Exercise description ▸
Report every line in the listing that contains the string "code".

Dataset content ▸
--------------------

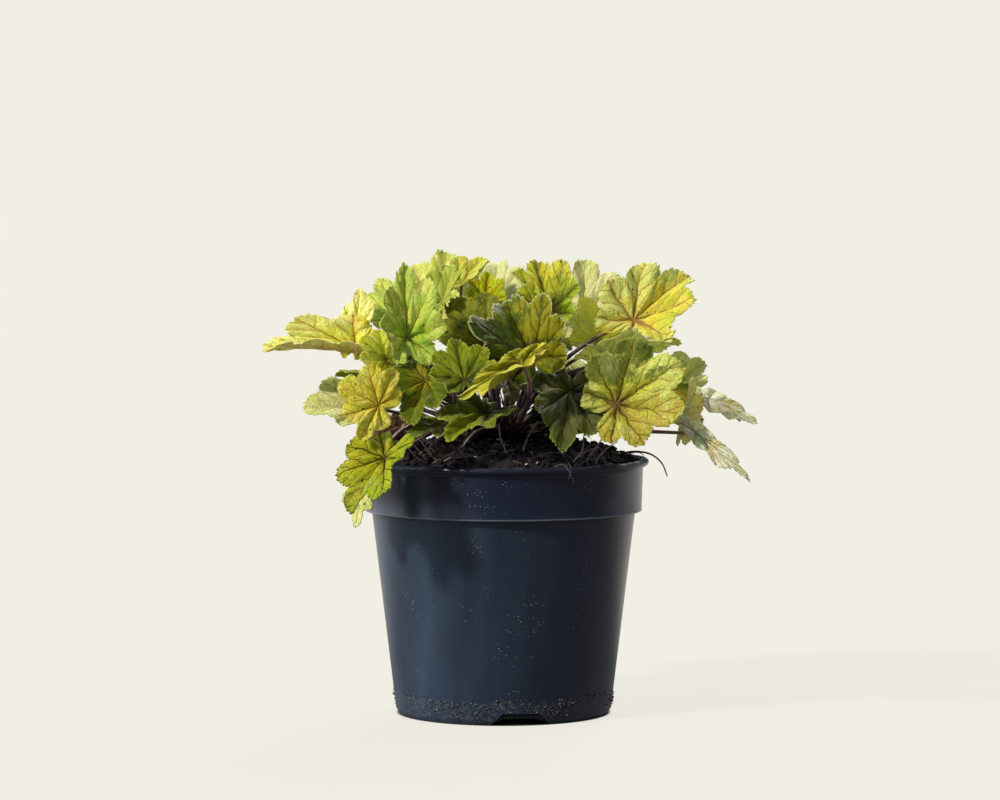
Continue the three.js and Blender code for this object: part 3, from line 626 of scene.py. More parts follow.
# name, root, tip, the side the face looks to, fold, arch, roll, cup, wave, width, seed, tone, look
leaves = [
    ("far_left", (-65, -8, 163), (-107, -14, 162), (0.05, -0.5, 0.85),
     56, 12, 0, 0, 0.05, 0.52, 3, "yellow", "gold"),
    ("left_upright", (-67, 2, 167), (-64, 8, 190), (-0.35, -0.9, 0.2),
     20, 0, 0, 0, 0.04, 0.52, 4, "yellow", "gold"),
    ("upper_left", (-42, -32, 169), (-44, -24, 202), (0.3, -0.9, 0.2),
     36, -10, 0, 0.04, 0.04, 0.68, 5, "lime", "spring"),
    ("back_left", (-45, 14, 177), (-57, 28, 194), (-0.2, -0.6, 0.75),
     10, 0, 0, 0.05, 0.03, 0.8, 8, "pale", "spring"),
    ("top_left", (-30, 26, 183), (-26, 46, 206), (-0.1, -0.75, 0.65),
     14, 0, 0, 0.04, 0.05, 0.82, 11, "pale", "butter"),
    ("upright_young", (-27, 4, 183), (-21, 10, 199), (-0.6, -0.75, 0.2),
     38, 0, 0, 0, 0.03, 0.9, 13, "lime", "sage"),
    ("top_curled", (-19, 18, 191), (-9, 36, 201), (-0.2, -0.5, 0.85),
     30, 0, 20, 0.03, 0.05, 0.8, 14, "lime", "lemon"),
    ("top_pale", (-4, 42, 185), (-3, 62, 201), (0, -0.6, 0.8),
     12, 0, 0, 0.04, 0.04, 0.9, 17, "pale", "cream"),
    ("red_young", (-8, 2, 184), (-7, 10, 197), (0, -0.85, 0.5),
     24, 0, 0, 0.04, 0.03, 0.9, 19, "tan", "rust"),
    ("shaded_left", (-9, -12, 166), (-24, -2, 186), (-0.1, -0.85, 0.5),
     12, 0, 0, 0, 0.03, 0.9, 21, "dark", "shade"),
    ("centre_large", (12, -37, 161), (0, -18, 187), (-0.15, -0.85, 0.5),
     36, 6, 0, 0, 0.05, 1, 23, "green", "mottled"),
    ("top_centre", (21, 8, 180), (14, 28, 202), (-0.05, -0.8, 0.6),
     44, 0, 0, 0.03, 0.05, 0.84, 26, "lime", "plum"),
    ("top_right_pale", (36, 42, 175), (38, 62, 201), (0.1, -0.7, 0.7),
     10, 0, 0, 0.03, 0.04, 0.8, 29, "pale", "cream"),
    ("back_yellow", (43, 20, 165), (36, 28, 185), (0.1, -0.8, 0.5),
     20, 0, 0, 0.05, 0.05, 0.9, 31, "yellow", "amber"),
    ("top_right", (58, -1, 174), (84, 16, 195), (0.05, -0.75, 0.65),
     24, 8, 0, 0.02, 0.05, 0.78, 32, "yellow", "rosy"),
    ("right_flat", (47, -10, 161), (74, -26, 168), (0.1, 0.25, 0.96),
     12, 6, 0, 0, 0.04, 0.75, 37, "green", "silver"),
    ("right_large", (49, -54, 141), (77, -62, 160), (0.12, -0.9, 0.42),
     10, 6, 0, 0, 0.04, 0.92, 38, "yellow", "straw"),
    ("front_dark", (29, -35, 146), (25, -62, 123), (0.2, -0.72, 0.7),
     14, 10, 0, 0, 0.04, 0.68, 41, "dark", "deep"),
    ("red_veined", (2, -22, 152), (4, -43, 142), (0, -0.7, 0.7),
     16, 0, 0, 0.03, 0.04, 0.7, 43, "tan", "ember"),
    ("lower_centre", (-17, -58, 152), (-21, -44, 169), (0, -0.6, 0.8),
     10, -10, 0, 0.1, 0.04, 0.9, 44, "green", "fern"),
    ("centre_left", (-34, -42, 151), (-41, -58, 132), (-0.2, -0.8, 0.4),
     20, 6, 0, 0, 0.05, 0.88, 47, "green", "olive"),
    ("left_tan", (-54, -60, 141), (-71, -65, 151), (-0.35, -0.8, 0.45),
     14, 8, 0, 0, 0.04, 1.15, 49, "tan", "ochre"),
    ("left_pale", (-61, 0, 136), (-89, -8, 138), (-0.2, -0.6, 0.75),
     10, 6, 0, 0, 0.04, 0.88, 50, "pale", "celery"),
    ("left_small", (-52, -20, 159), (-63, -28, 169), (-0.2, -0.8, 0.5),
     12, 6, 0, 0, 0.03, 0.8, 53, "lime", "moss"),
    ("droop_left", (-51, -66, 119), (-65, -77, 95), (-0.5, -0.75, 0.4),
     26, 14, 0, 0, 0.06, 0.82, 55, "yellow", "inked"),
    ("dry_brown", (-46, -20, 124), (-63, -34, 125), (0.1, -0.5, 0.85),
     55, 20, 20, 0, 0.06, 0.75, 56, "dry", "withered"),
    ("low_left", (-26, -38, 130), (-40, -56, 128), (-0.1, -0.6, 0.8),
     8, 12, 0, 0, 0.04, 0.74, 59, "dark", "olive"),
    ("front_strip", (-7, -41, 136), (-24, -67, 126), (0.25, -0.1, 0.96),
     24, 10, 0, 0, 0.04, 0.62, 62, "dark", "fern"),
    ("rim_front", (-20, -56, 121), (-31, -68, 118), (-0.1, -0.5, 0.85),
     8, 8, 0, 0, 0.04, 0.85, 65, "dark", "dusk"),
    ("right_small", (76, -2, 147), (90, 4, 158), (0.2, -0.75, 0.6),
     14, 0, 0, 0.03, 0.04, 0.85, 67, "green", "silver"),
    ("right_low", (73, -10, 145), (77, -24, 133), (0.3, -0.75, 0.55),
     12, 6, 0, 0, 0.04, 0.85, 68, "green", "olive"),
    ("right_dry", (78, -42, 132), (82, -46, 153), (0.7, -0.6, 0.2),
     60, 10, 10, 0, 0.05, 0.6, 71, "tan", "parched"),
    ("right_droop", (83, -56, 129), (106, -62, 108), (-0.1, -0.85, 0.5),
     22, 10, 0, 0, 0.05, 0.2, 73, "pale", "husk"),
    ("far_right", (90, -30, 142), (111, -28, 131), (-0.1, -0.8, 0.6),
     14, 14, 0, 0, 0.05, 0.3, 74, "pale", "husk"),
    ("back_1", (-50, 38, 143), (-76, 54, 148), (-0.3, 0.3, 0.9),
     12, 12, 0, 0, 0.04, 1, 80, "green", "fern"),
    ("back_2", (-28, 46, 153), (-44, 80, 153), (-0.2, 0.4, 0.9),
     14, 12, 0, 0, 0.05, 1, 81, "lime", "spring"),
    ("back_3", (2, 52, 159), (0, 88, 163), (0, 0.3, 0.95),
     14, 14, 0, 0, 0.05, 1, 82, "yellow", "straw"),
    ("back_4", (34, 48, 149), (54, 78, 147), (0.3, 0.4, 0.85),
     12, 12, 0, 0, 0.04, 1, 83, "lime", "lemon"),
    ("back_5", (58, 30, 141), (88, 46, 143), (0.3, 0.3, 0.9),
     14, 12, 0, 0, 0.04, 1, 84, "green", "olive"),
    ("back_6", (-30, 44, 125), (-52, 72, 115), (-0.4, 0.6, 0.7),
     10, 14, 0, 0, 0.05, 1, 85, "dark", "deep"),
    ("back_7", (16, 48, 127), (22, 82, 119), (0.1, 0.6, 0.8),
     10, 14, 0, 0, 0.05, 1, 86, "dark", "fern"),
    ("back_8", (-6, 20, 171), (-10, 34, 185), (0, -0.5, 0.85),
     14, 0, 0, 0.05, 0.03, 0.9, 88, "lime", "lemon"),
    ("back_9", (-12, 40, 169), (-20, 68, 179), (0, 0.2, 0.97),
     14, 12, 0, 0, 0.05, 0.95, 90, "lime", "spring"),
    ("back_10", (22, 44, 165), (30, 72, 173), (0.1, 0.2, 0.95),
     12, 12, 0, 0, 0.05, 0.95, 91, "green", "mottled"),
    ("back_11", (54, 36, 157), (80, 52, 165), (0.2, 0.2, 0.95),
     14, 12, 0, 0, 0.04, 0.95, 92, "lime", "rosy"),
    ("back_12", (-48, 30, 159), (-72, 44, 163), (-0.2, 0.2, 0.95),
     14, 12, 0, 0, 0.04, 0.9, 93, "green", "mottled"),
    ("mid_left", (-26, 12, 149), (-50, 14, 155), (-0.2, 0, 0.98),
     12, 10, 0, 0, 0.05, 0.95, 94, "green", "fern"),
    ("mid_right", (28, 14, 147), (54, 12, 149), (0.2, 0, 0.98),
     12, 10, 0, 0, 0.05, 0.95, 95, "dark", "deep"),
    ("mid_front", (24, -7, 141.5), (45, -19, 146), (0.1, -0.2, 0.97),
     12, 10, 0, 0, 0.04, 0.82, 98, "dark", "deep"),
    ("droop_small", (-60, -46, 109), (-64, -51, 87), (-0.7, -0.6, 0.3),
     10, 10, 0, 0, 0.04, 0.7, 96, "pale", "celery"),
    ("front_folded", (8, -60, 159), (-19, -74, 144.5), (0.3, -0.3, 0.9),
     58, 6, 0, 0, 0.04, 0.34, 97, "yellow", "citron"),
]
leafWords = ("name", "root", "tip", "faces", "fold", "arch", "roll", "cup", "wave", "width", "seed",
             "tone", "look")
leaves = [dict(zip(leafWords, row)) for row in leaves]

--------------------

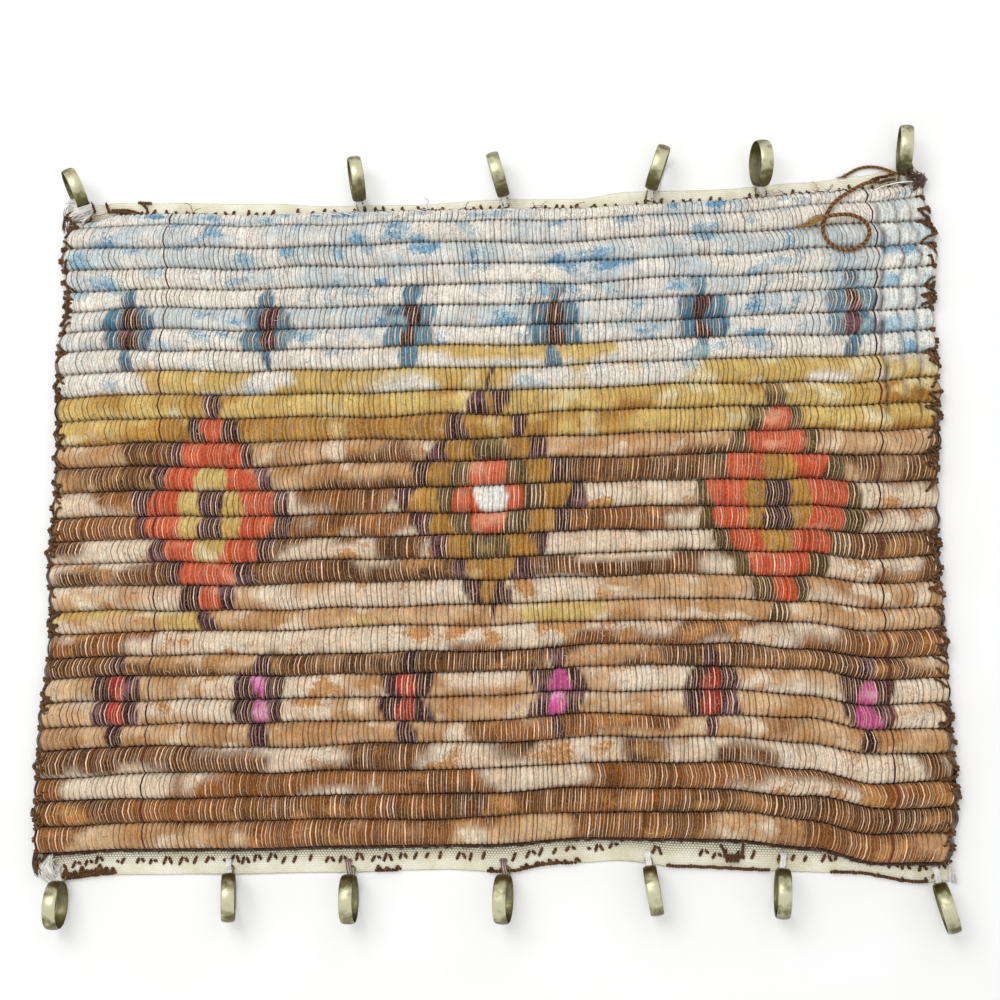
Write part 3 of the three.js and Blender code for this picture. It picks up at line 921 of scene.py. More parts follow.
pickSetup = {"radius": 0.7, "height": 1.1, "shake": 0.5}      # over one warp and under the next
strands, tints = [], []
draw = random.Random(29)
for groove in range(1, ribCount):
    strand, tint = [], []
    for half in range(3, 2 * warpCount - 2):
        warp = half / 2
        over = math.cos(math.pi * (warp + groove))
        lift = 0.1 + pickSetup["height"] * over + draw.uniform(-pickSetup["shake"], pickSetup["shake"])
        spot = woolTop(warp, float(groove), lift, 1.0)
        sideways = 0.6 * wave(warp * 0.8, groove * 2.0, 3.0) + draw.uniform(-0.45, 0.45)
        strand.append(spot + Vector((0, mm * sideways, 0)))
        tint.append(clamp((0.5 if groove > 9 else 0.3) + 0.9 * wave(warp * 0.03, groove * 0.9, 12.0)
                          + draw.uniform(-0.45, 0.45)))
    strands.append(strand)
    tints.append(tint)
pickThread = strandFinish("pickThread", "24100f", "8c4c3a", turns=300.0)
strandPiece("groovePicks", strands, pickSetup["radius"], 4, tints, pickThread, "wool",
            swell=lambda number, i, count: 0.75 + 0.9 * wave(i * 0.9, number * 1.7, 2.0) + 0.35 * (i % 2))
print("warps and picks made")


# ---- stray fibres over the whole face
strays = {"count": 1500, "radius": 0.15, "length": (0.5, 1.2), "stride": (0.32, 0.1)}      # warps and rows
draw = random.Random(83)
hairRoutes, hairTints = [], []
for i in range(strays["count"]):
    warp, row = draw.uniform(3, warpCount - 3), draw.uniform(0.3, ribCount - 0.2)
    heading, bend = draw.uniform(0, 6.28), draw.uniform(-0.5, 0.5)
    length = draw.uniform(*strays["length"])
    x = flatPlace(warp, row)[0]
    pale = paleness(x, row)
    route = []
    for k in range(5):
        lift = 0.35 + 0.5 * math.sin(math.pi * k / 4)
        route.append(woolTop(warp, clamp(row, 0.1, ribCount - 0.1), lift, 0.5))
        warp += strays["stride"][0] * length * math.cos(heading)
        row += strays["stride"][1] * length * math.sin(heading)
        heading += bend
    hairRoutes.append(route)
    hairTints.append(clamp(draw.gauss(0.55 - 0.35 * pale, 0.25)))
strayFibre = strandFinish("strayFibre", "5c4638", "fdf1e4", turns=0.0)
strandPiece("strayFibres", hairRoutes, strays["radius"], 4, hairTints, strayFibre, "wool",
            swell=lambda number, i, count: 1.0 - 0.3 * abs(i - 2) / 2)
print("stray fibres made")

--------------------

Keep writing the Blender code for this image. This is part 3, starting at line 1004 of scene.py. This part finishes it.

--------------------

Response to the exercise ▸
Continue the three.js and Blender code for this object: part 3, from line 626 of scene.py. More parts follow.
Write part 3 of the three.js and Blender code for this picture. It picks up at line 921 of scene.py. More parts follow.
Keep writing the Blender code for this image. This is part 3, starting at line 1004 of scene.py. This part finishes it.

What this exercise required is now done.